Lunch was in a fishing village, Marsaxlokk (mar-sash-lock). We walked along the jetty enjoying the Maltese fishing boats painted in primary colors with eyes on their prows to ward off evil. Ron, the owner of a restaurant by the same name, stopped to chat & proclaim the quality of his food, especially fish. He's Maltese married to a woman from a Maltese family living in Detroit. It was old home week. We took him up on his recommendation & feasted al fresco on three kinds of grilled fish (bream, snapper, & sea bass) along with salad, chips, & delicious Maltese bread. Fully satisfied, we wandered to our van thinking we'd be heading right back to the hotel.
Martess, not wanting to miss a corner of the island, continued on to show us a desalinization plant, a monument marking the place where Bush, Sr. & Gorbachev signed a pact to end the Cold War in 1989, & the Blue Grotto, a cave entrance rimmed by the azure water typical of this sea. Not to be missed, as we skirted the harbor, we passed shipping containers from the Maersk Line made famous in the movie Captain Phillips, which, as I mentioned yesterday, was filmed here.
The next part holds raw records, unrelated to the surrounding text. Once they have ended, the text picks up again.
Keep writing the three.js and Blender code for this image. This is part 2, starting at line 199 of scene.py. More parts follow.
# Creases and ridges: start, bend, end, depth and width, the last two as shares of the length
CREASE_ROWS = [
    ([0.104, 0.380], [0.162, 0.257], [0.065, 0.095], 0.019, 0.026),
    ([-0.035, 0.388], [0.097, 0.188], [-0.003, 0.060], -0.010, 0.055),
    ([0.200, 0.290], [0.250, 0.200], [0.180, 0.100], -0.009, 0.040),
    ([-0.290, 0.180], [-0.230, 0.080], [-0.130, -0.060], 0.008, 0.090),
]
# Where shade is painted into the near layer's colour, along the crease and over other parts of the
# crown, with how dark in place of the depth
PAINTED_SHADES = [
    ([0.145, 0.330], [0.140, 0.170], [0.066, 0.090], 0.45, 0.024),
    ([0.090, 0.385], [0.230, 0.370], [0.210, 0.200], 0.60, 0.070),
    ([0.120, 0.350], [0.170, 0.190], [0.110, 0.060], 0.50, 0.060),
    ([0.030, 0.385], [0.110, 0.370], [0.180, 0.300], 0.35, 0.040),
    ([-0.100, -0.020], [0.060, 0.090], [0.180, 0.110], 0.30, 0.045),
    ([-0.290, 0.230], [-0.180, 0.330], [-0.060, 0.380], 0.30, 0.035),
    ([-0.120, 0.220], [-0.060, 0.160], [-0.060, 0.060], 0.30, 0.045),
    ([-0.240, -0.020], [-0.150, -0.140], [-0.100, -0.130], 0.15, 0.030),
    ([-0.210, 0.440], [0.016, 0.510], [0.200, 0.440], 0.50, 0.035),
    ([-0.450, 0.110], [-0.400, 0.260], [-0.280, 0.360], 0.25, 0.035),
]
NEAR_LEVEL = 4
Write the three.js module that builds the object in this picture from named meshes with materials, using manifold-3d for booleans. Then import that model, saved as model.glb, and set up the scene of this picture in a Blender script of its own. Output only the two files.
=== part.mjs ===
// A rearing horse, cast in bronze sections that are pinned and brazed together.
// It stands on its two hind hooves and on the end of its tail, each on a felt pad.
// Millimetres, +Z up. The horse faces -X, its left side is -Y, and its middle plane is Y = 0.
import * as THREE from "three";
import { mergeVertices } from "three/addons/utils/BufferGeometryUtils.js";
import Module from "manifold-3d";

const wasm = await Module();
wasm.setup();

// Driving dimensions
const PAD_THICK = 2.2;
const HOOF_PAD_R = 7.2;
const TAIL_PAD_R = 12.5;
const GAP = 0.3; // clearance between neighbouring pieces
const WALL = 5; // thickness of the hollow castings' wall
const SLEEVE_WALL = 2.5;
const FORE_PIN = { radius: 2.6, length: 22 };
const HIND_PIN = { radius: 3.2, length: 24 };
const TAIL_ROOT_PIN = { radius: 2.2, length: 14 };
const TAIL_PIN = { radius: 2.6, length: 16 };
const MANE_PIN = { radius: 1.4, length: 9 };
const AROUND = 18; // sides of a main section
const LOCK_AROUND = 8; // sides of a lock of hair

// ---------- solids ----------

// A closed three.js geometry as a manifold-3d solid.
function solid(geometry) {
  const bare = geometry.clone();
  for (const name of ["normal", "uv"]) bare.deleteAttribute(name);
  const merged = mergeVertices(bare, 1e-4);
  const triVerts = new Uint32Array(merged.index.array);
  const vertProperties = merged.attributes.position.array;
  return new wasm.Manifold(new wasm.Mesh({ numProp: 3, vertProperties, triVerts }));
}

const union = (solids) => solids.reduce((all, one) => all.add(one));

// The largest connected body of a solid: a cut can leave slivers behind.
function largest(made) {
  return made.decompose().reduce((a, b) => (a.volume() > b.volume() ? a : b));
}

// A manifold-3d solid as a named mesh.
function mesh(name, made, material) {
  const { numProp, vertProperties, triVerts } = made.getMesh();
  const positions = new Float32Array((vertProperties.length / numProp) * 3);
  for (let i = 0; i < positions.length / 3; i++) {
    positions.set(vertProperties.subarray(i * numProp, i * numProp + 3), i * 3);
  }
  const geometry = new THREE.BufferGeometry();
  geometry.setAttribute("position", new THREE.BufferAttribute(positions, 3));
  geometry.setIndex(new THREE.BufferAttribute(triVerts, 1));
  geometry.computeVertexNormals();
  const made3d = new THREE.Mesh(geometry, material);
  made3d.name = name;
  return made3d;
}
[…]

Martess was obsessed with giving us directions to the ferry tomorrow. She showed us how to go as we were driving around today. She showed us alternate routes on the map. It was obvious she was concerned about us getting lost as we head for our 5AM ferry departure. We plan to leave the hotel at 3AM. It's a thirty-minute trip. We heard that the ferry is full. We have our tickets. The huge crowd is traveling to Taormina for a concert of someone we've never heard of. I bet the concert will be in the Greek Amphitheater. Should be spectacular.
We walked to a nearby restaurant, Bianco's, for dinner. What a find! We had pureed parsnip soup, David had Cajun chicken pasta while Judi & I had warm salad. Hers had chicken; mine had duck marinated in honey & sesame. Best meal here yet.
Tomorrow will be the half way mark of our time in Sicily & Malta. We head for Agrigento after landing in Pozzallo early, early in the morning.